Each algorithm is optimal for the purpose for which it is intended. Notice how many algorithms share the same access pattern. We abstract this access pattern and then require that collections that can provide it efficiently do so, and instantly all those collections can use those algorithms.

Could any of those algorithms be implemented more efficiently with enumerators? Would the code be easier to read and understand, would it allow more general algorithms, would the machine code output be any better?

Oleg argued there are cases that can be more efficient with enumerables.

And again it seems you are ignoring the lack of encapsulation of the resource lifetimes that iterators carry with them?

Edit: appears you were addressing the resource lifetime issue in the other thread:

Iterators do not own the data, they only borrow it, so they don't have any concern with lifetimes. They should not encapsulate lifetime (ownership) that is the responsibility of the collection.

I was perhaps misunderstanding what you mean by an iterator. I thought the iterator can leak mutable references to the items enumerated.

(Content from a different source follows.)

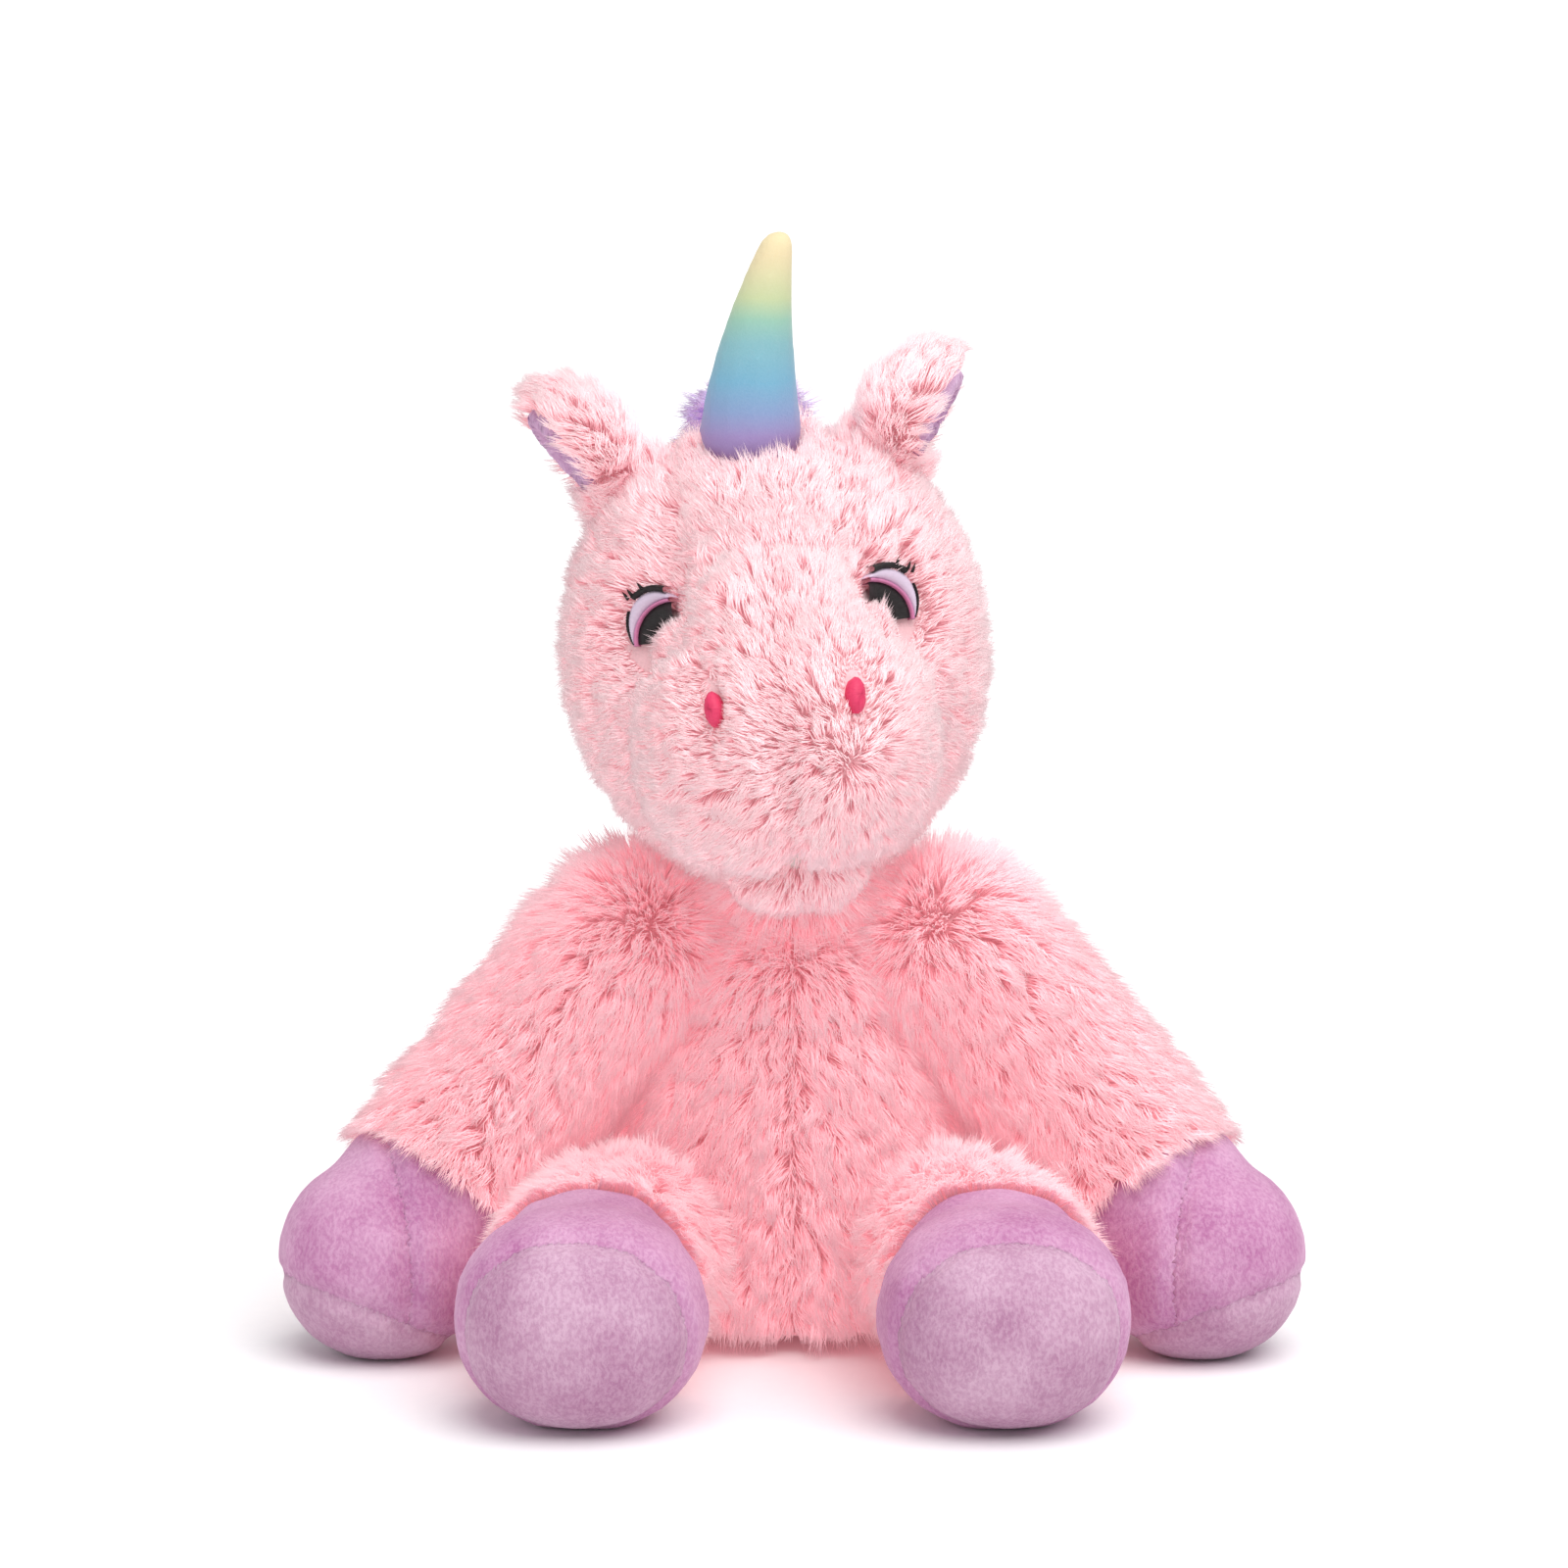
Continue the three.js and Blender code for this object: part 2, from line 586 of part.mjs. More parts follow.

Thus I assume an iterator can't borrow.

But I still don't think you are correct in any case, because the iterator can't entirely own its own data structure because if the data resource is mutated by another interface on the data resource, then the iterator must be modified by the data resource.

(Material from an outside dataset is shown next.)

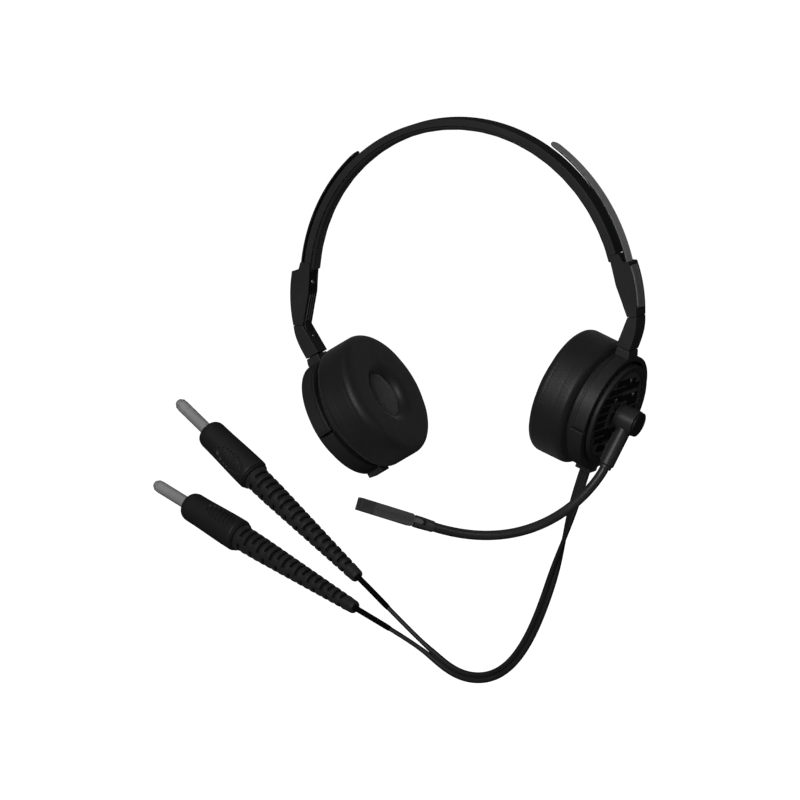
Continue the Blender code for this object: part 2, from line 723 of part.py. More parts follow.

I can't see how you have a cursor into the data resources without allocating a resource that the iterator can't completely own. And also we need to remember to deallocate the iterator. There appear to be resource lifetime issues.

Try/catch is a control flow feature and it is not waiting on HKTs. There were people who were against it on the ground that they just wanted to have Monad instead.

Traits for collections want HKTs of the same sort as StreamingIterator, so as to define their iter(&'a self) -> Self::Iter<'a>, iter_mut(&'a mut self) -> Self::IterMut<'a>, and drain(&'a self) -> Self::Drain<'a> methods.

Here is the definition of the Iterator trait in Rust, just including the one method that must be implemented (the other methods have default implementations, though they can be overridden if there's a more efficient way to do them; I've elided many irrelevant details below):

pub trait Iterator {
    type Item;
    fn next(&mut self) -> Option<Self::Item>;
}

Item can be any type; and in particular, over many collections, you can choose to either get an iterator over owned items, immutably borrowed items, or mutably borrowed items. Here's the IntoIterator implementation for Vec that yields owned items:

impl<T> IntoIterator for Vec<T> {
    type Item = T;
    type IntoIter = IntoIter<T>;
    fn into_iter(mut self) -> IntoIter<T> { ... }
}

impl<T> Iterator for IntoIter<T> {
    type Item = T;
    fn next(&mut self) -> Option<T> { ... }
}

There are also the iter and iter_mut method on slices (and you can call on Vec because Vec derefs to a slice) which give you iterators over immutable or mutable references:

fn iter(&self) -> Iter<T> { ... }
fn iter_mut(&mut self) -> IterMut<T> { ... }

Where those types implement the Iterator trait like so:

impl<'a, T> Iterator for Iter<'a, T> {
    type Item = &'a T;
    fn next(&mut self) -> Option<&'a T> { ... }
}
impl<'a, T> Iterator for IterMut<'a, T> {
    type Item = &'a mut T;
    fn next(&mut self) -> Option<&'a mut T> { ... }
}

So, if by "leak a mutable reference", you mean that you can get mutable references during iteration, and save them somewhere else, then yes, you can do that:

fn main() {
    let mut v = vec![1, 2, 3];
    let mut n: Option<&mut i32> = None;
    
    v.iter_mut().map(|x| n = Some(x)).count();
    
    let x = n.unwrap();
    *x += 1;
    println!("{}", x);
}

So as you can see, you can indeed borrow in an iterator.

Actually, Rust used to have what Oleg calls enumerables as its primary form of iteration. In the Rust lexicon, the terminology has generally been to refer to them as "internal" vs. "external" iteration, where "internal" iteration is what Oleg refers to as enumerables, and "external" is what he refers to as cursors (in Rust, there's another concept called Cursors that has been discussed but never implemented, which is like a somewhat more flexible iterator that can go forwards and backwards but then can only act by reference rather than being able to consume the collection like iterators can). You should probably read this thread about the reasons for the switch from internal to external iteration, and in particular this message which explains the reasoning.

It turns out that in Rust, external iteration is a lot easier to make work with the borrow checker, works better with code that does things like early return from loops, and is more efficient and easier to optimize.

The downsides are discussed there too, in particular the greater difficulty of implementing external iteration, as you have to write a struct by hand that encapsulates the state. Python or C# style generators with a yield keyword would make this easier; the idea has been tossed around, some people have experimented with compiler plugins for doing so.

2 Likes

One of the good things about rust is the ability to compile without the standard library, as it enables people to experiment with other styles, keeping the base language. In Stepanov's "Elements of Programming" he goes through what are properly called coordinate structures, but got renamed iterators buy the C++ standard library people, and that kind of stuck, starting with the single pass forward iterator 'Iterator' and moving on to multi-pass forward iterators 'ForwardIterator', BidirectionalIterator, IndexedIterator, RandomIterator, and then more complex one like the BifurcateCoordinate (it iterator for binary trees) and multi-dimensional iterators. On of the interesting things Stepanov has done is separate the dereference traits (Readable, Writable, Mutable) from the iterator itself. You can see how far I have got porting this to Rust here. My plan is to first translate the code as it is, and then look at how it might be improved to take advantage of Rust's specific features later. I am interested in general comments and style tips etc. I haven't needed HKT yet.